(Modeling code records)
════════════════
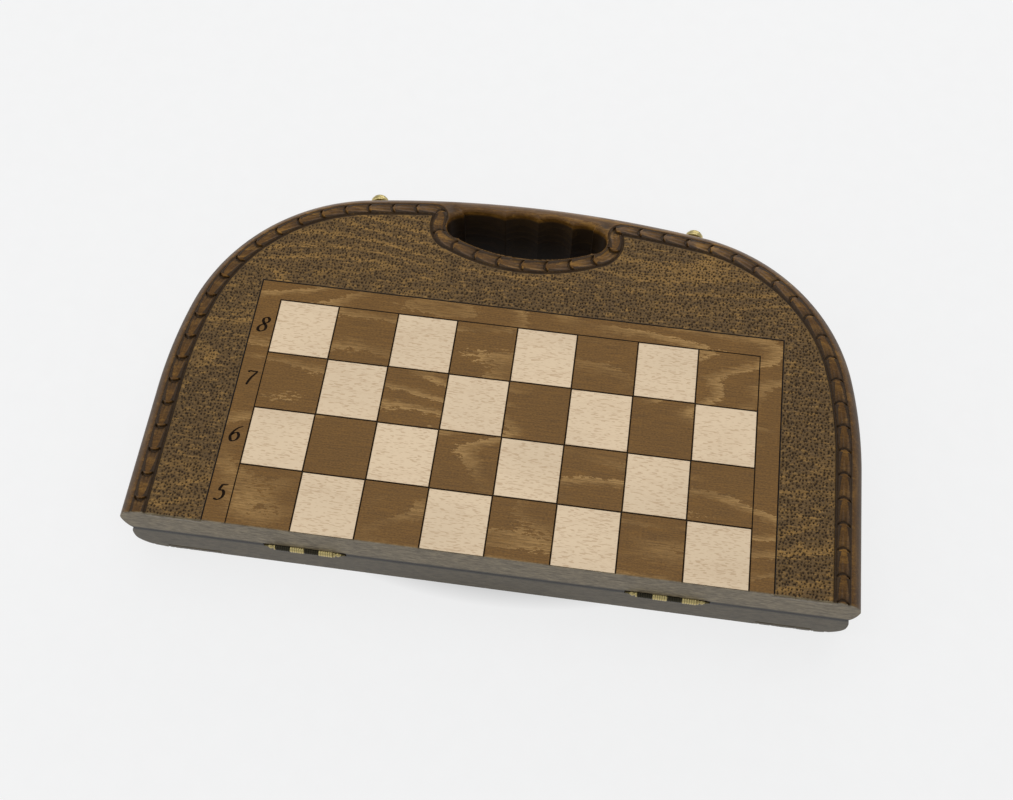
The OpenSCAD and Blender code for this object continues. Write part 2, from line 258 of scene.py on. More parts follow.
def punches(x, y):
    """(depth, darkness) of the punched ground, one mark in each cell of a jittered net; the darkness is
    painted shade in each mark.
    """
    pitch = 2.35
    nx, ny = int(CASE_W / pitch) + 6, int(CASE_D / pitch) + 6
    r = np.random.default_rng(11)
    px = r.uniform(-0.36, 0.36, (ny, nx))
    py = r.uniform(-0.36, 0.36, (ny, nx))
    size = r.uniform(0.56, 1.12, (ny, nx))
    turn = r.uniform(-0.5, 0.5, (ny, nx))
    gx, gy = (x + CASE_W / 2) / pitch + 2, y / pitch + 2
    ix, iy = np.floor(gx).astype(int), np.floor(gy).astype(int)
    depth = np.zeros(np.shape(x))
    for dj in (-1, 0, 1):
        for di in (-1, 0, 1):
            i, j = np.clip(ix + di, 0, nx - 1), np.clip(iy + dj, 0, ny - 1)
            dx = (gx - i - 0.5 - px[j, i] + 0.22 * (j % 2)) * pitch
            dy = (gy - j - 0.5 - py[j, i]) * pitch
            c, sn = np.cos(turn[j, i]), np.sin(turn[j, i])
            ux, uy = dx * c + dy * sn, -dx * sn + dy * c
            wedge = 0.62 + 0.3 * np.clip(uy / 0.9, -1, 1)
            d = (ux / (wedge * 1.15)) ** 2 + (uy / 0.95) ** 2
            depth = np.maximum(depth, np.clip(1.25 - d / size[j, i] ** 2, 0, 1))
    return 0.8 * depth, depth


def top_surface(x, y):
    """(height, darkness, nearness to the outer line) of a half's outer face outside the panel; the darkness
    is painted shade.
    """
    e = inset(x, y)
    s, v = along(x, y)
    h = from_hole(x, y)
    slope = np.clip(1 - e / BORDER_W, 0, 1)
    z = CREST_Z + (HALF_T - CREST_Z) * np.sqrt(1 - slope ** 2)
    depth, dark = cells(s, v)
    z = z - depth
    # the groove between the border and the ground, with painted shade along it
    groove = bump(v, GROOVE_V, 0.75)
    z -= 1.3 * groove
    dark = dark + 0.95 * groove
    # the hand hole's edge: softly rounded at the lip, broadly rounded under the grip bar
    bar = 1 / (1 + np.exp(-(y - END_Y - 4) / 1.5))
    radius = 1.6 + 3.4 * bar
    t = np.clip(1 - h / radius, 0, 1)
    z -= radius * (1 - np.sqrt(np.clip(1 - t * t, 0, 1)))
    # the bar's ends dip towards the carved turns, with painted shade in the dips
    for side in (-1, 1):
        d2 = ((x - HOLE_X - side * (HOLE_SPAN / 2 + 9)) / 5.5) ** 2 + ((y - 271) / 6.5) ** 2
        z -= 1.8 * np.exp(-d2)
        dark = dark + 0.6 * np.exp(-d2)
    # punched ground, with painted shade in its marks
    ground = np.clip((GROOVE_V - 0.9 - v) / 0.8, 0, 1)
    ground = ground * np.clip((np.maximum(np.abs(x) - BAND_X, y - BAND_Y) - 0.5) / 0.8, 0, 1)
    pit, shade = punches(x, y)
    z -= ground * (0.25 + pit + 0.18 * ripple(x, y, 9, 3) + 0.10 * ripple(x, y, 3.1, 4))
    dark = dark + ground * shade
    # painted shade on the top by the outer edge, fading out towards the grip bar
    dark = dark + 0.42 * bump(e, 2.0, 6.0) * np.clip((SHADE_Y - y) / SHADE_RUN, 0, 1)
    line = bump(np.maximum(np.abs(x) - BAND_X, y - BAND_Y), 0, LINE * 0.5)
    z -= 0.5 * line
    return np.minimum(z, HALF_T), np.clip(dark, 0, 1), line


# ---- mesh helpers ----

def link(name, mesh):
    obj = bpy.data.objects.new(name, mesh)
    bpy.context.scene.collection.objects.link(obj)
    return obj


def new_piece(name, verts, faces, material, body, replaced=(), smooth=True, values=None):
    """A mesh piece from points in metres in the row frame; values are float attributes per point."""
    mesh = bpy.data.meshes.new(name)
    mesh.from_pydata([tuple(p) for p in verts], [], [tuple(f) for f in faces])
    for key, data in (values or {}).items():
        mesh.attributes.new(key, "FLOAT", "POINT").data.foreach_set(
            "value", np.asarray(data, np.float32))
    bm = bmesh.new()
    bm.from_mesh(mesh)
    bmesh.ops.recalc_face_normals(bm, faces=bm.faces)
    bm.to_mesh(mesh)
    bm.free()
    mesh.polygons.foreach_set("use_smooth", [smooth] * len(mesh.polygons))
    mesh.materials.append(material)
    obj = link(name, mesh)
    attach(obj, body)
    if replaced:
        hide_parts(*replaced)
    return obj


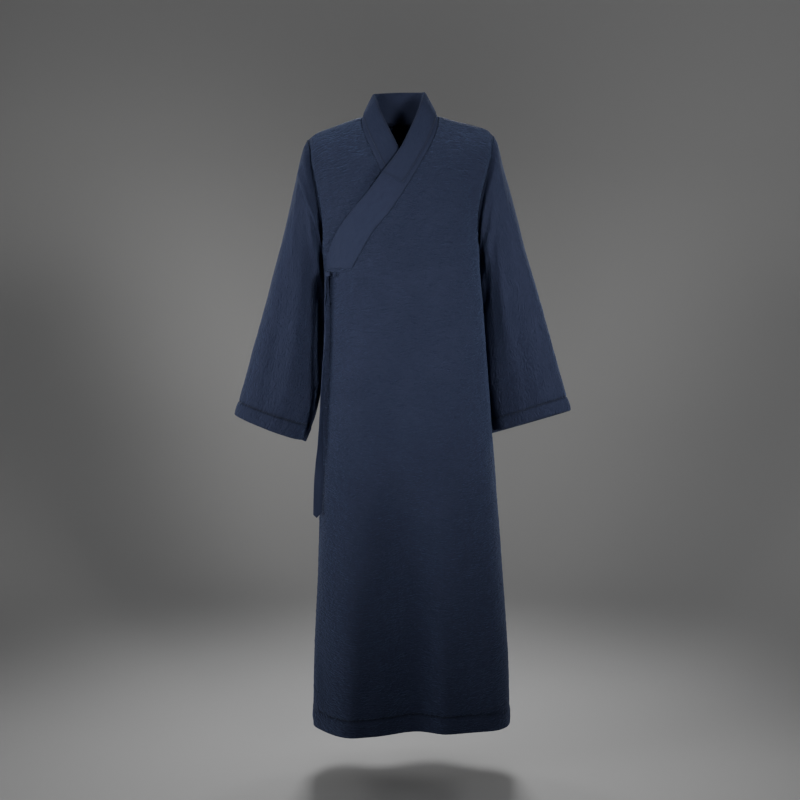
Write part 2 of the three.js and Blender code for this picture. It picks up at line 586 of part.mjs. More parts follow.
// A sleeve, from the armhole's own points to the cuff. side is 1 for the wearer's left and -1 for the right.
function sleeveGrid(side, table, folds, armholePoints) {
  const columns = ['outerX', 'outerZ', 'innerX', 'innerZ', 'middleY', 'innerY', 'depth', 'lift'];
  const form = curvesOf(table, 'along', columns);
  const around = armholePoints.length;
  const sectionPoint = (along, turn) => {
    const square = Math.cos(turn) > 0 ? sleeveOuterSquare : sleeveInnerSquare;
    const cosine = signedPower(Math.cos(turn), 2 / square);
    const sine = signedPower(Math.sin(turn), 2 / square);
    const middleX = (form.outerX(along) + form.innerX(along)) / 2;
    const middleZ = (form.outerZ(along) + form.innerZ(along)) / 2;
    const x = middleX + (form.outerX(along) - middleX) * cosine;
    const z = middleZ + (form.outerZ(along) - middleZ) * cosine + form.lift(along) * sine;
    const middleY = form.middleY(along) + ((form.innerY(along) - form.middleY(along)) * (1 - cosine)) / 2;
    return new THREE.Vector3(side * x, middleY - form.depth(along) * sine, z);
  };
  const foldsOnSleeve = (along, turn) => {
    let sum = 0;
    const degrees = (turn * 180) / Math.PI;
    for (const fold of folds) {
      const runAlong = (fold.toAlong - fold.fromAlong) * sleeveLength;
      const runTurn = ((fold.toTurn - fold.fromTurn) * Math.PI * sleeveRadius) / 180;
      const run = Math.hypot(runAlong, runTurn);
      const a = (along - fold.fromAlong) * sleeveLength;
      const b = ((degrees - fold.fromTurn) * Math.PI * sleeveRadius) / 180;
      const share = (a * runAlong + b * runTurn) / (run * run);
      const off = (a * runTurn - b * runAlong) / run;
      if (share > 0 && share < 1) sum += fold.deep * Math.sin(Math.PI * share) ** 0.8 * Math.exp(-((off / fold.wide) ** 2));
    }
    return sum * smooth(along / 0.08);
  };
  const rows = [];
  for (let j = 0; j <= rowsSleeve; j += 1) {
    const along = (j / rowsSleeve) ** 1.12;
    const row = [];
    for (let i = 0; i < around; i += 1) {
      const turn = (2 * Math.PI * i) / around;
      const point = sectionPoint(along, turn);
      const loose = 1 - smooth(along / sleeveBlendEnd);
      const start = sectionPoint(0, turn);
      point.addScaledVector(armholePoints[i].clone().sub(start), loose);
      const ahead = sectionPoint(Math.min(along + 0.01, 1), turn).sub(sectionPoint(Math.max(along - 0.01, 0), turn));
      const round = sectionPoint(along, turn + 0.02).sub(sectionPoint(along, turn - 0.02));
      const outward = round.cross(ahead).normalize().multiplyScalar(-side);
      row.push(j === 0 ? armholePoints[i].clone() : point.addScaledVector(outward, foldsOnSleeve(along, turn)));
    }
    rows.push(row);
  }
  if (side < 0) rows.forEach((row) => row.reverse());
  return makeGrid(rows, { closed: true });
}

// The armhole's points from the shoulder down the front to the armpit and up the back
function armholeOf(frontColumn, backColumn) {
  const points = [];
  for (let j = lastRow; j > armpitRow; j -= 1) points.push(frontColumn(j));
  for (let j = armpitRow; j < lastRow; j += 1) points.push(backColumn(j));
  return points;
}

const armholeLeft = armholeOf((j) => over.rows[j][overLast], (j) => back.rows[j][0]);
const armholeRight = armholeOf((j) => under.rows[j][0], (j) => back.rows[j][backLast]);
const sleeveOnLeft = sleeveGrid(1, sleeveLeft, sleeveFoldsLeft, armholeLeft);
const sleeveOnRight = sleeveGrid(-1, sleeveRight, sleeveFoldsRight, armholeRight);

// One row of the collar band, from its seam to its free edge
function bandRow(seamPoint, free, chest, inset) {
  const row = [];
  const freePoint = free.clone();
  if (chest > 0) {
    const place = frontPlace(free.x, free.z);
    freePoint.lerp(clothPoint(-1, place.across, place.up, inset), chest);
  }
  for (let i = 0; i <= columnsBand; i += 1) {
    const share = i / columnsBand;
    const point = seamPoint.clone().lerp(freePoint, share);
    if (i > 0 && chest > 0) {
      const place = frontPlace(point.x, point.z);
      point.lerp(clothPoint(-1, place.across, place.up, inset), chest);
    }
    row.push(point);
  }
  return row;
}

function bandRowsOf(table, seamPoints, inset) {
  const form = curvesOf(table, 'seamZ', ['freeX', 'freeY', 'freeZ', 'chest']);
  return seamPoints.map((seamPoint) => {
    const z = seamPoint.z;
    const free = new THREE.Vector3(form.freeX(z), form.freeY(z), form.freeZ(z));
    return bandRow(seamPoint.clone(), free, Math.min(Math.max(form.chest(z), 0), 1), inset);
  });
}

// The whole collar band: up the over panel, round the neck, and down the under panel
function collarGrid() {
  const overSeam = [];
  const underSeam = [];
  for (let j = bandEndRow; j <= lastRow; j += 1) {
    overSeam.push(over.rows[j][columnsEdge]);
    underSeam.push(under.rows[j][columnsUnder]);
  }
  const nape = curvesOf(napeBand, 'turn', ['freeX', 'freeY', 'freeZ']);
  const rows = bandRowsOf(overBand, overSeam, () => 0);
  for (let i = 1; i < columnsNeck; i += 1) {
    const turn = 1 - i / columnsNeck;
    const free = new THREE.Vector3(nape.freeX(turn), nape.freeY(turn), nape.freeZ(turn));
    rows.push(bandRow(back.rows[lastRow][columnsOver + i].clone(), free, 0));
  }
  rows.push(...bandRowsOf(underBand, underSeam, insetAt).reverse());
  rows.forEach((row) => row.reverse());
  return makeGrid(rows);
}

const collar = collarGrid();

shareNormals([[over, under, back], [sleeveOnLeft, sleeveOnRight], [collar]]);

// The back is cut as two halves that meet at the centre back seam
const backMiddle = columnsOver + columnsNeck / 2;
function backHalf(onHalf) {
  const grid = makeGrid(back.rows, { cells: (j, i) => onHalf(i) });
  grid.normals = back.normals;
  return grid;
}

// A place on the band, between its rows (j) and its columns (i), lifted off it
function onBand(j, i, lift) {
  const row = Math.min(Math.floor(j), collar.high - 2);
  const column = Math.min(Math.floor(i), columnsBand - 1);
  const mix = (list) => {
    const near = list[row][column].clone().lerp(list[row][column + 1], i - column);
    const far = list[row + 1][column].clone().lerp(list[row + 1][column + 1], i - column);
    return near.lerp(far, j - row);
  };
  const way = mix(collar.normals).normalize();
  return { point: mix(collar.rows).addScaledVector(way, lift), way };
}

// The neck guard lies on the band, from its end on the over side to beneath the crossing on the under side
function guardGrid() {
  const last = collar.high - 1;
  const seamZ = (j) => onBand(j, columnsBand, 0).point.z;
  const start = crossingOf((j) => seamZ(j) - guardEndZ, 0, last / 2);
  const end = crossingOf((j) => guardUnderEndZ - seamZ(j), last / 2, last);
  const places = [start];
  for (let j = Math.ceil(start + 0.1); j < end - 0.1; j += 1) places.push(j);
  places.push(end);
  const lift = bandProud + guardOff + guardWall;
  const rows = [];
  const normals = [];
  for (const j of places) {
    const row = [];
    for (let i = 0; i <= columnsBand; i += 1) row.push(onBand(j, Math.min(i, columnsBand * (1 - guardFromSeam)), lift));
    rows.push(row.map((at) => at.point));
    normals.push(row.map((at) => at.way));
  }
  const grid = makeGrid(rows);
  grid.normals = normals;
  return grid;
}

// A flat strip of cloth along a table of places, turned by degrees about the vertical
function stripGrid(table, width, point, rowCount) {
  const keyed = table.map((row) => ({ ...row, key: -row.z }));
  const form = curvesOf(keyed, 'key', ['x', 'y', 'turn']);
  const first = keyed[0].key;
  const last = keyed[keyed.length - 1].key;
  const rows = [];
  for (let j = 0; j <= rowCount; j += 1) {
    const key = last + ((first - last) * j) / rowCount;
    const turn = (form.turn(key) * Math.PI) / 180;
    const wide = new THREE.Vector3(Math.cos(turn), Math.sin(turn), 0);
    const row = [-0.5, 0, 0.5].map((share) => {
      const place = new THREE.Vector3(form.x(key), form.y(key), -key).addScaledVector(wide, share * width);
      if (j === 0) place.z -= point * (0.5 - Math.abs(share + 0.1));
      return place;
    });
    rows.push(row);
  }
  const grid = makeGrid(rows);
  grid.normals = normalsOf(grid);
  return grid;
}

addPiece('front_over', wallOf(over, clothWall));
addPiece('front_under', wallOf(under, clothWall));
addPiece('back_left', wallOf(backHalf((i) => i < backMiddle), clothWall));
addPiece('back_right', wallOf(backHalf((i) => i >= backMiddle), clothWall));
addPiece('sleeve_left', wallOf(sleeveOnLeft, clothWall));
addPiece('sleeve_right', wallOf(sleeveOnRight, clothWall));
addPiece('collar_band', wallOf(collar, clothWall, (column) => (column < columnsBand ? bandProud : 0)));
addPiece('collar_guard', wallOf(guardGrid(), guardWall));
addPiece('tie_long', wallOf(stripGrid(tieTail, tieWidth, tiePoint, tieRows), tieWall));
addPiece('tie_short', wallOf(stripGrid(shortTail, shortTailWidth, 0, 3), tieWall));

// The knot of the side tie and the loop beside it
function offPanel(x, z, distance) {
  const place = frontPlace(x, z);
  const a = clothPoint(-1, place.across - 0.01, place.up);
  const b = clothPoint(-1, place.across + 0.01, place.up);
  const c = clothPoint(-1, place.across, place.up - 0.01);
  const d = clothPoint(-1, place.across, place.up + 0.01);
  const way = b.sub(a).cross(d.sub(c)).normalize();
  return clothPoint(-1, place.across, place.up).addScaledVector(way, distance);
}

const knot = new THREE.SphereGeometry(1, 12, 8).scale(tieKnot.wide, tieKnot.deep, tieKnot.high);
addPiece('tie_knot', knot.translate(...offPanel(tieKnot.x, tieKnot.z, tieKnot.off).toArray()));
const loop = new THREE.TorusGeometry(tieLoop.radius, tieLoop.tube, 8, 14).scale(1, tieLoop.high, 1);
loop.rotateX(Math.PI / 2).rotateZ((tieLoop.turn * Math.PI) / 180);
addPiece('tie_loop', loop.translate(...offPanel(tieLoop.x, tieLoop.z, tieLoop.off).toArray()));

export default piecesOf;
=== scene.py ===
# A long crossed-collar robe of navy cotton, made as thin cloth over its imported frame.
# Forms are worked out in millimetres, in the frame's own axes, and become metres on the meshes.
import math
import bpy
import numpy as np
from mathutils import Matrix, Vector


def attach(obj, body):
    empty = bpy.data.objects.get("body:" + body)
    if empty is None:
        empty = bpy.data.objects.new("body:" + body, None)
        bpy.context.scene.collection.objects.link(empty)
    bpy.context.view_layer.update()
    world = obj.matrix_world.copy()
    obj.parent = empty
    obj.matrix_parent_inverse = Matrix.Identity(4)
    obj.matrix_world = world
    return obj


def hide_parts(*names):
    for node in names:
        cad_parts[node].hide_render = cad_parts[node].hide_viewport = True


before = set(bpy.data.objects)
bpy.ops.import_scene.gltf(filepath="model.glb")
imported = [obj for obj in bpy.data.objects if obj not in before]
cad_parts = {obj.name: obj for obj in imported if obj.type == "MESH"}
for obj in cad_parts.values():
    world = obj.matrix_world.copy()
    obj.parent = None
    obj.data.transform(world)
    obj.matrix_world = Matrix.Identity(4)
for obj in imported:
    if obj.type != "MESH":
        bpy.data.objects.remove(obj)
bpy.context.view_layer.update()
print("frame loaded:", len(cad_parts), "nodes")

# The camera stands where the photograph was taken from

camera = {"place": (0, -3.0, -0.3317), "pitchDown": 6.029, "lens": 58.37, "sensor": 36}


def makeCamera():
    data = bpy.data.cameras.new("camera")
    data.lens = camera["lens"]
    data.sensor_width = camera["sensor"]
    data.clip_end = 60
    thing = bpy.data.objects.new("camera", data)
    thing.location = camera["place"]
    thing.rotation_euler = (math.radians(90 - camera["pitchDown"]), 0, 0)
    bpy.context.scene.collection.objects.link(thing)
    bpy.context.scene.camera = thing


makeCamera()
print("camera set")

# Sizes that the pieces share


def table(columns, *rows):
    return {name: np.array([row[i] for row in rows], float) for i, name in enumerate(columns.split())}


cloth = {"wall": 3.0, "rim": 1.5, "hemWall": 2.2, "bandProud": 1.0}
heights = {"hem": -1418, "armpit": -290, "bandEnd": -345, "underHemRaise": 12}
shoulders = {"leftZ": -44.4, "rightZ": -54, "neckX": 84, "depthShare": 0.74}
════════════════
# [EXERCISE]
What is the number of lines in the listing above that contain the string "Write"? Give only the number.

# [SOLUTION FOR THIS PROBLEM]
2